- ISLAND BLOSSOM (log canoe)
- U.S. National Register of Historic Places
- Nearest city: St. Michaels, Maryland
- Coordinates: 38°48′0″N 76°13′10″W﻿ / ﻿38.80000°N 76.21944°W
- Built: 1892
- Architect: Covington, William S.
- Architectural style: Tilghman
- MPS: Chesapeake Bay Sailing Log Canoe Fleet TR
- NRHP reference No.: 85002255
- Added to NRHP: September 18, 1985

= Island Blossom =

The Island Blossom is a three-log Chesapeake Bay log canoe, built between 1892 and 1895 by William Sidney Covington in Tilghman, Maryland for William H. Myers, Jr. of Oxford, Maryland. She is a 32 ft 7.5 in sailing log canoe with a beam of 6 ft 7.5 in. Double-ended, her bow is sharp with a straight, slightly raking stem and a longhead, and she has a sharp stern. The canoe is privately owned by the family John C. North II, descendants of Mr. Covington, and races under No. 9. She is one of the last 22 surviving traditional Chesapeake Bay log canoes, carrying on a tradition of racing on the Eastern Shore of Maryland that has existed since the 1840s. Island Blossom followed two of Covington's slightly larger canoes, Island Bride and Island Belle, both of which were raced for Baltimore athletic clubs and were well documented champions on the Chesapeake. Steered in her early years by John Gibson and Buck Richardson, Blossom was built to race and has had an illustrious career that continues to this day.
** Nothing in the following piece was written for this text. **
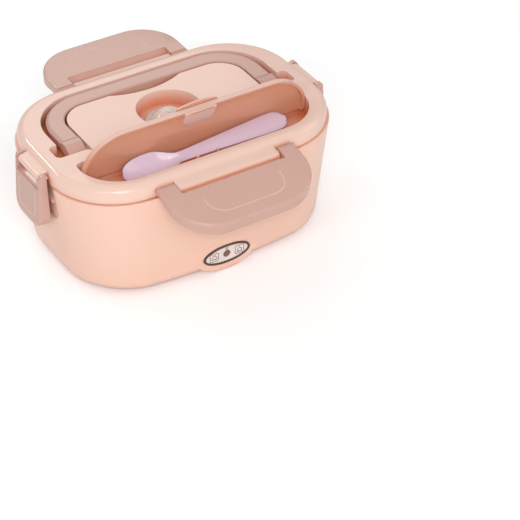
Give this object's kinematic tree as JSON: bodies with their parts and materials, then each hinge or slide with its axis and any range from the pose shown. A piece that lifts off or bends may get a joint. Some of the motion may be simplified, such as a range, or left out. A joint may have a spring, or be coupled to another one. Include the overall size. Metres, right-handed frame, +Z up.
{
  "type": "electric lunch box",
  "caption": "Electric lunch box with a heated oval base, a clip-down lid with a folding handle, a spoon under a hinged cover and a lidded food container inside.",
  "frame": {"origin": "on the table under the middle of the box, level with the soles of the feet", "axes": "+Z up; -Y towards the control panel at the front; +X towards the right-hand side latch"},
  "size_m": [0.2434, 0.2451, 0.1247],
  "materials": {
    "shell_plastic": "smooth moulded polypropylene, apricot pink",
    "lid_plastic": "smooth moulded polypropylene, pale apricot pink",
    "liner_plastic": "smooth moulded polypropylene, pale pink",
    "rose_plastic": "satin moulded plastic, dusty rose",
    "cover_plastic": "smooth moulded plastic, warm dusty rose",
    "spoon_plastic": "satin moulded plastic, pale lilac",
    "clear_plastic": "milky clear polypropylene",
    "plug_rubber": "milky silicone rubber",
    "seal_rubber": "pale silicone rubber",
    "foot_rubber": "matt dark rubber",
    "plate_aluminium": "brushed aluminium",
    "screw_steel": "zinc-plated steel",
    "pin_brass": "nickel-plated contact pins",
    "bezel_plastic": "dark brown gloss plastic",
    "panel_plastic": "satin grey-pink plastic",
    "lens_plastic": "tinted indicator lens",
    "board_plastic": "green circuit board",
    "black_plastic": "matt black heat-resistant plastic",
    "fuse_ceramic": "glazed off-white body",
    "wire_rubber": "red silicone insulation"
  },
  "bodies": {
    "base": {"base_shell": "shell_plastic", "well_liner": "liner_plastic", "plate_seal": "seal_rubber", "heating_plate": "plate_aluminium", "heater_element": "plate_aluminium", "heater_bracket": "screw_steel", "thermostat": "black_plastic", "thermal_fuse": "fuse_ceramic", "bottom_cover": "shell_plastic", "cover_screws": "screw_steel", "bracket_screws": "screw_steel", "rubber_feet": "foot_rubber", "panel_bezel": "bezel_plastic", "panel_plate": "panel_plastic", "led_lens": "lens_plastic", "indicator_board": "board_plastic", "inlet_socket": "black_plastic", "inlet_pins": "pin_brass", "wiring": "wire_rubber"},
    "lid": {"lid_shell": "lid_plastic", "lid_liner": "liner_plastic", "lid_gasket": "seal_rubber"},
    "handle": {"handle": "rose_plastic"},
    "front_latch": {"front_latch": "rose_plastic"},
    "rear_latch": {"rear_latch": "rose_plastic"},
    "left_latch": {"left_latch": "rose_plastic"},
    "right_latch": {"right_latch": "rose_plastic"},
    "spoon_cover": {"spoon_cover": "cover_plastic"},
    "spoon": {"spoon": "spoon_plastic"},
    "vent_plug": {"vent_plug": "plug_rubber"},
    "container": {"food_container": "clear_plastic"},
    "container_lid": {"container_lid": "rose_plastic"},
    "container_plug": {"container_plug": "plug_rubber"}
  },
  "joints": [
    {"name": "lid_lift", "type": "slide", "parent": "base", "child": "lid", "axis": [0, 0, 1], "range_m": [0, 0.19]},
    {"name": "handle_swing", "type": "hinge", "parent": "lid", "child": "handle", "pos_m": [0, -0.0025, 0.0895], "axis": [1, 0, 0], "range_deg": [0, 90]},
    {"name": "front_latch_hinge", "type": "hinge", "parent": "lid", "child": "front_latch", "pos_m": [0, -0.0764, 0.0886], "axis": [-1, 0, 0], "range_deg": [-69.8, 25]},
    {"name": "rear_latch_hinge", "type": "hinge", "parent": "lid", "child": "rear_latch", "pos_m": [0, 0.0764, 0.0886], "axis": [1, 0, 0], "range_deg": [-84.8, 10]},
    {"name": "left_latch_hinge", "type": "hinge", "parent": "lid", "child": "left_latch", "pos_m": [-0.1152, 0, 0.0886], "axis": [0, 1, 0], "range_deg": [-4.5, 100]},
    {"name": "right_latch_hinge", "type": "hinge", "parent": "lid", "child": "right_latch", "pos_m": [0.1152, 0, 0.0886], "axis": [0, -1, 0], "range_deg": [-4.5, 100]},
    {"name": "cover_hinge", "type": "hinge", "parent": "lid", "child": "spoon_cover", "pos_m": [0, -0.0334, 0.0936], "axis": [-1, 0, 0], "range_deg": [-79, 8]},
    {"name": "spoon_lift", "type": "slide", "parent": "lid", "child": "spoon", "axis": [0, -0.2334, 0.9724], "range_m": [0, 0.06]},
    {"name": "vent_plug_lift", "type": "slide", "parent": "lid", "child": "vent_plug", "axis": [0, 0, 1], "range_m": [0, 0.006]},
    {"name": "container_lift", "type": "slide", "parent": "base", "child": "container", "axis": [0, 0, 1], "range_m": [0, 0.095]},
    {"name": "container_lid_lift", "type": "slide", "parent": "container", "child": "container_lid", "axis": [0, 0, 1], "range_m": [0, 0.019]},
    {"name": "container_plug_lift", "type": "slide", "parent": "container_lid", "child": "container_plug", "axis": [0, 0, 1], "range_m": [0, 0.0038]}
  ],
  "couplings": [
    {"joint": "container_lift", "follows": "lid_lift", "ratio": 0.5},
    {"joint": "container_lid_lift", "follows": "lid_lift", "ratio": 0.1},
    {"joint": "container_plug_lift", "follows": "lid_lift", "ratio": 0.02}
  ]
}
Skippered from 1999-2023 by Corbin Penwell of St. Michaels, Maryland, with a crew that still includes several members from his first three campaigns, Island Blossom has won a record 15 consecutive High Point trophies for the fleet's overall season winner, finishing first overall from 2009–2024 (the fleet skipped the 2020 season due to COVID-19). Starting with the 2024 season, Blossom has been steered by Patrick Penwell and Jeff Cox. Blossom's streak topped the previous mark of six in a row originally set by Doug Hanks Sr., also aboard Blossom, between 1981-1986 and matched by Tyler Johnson on Persistence from 1998-2003 and Blossom under Penwell from 2009-2014. Island Blossom has won 29 High Point trophies overall since the award was established in 1969, including 18 of the past 20. She is located at St. Michaels, Talbot County, Maryland.==References==

She was listed on the National Register of Historic Places in 1985.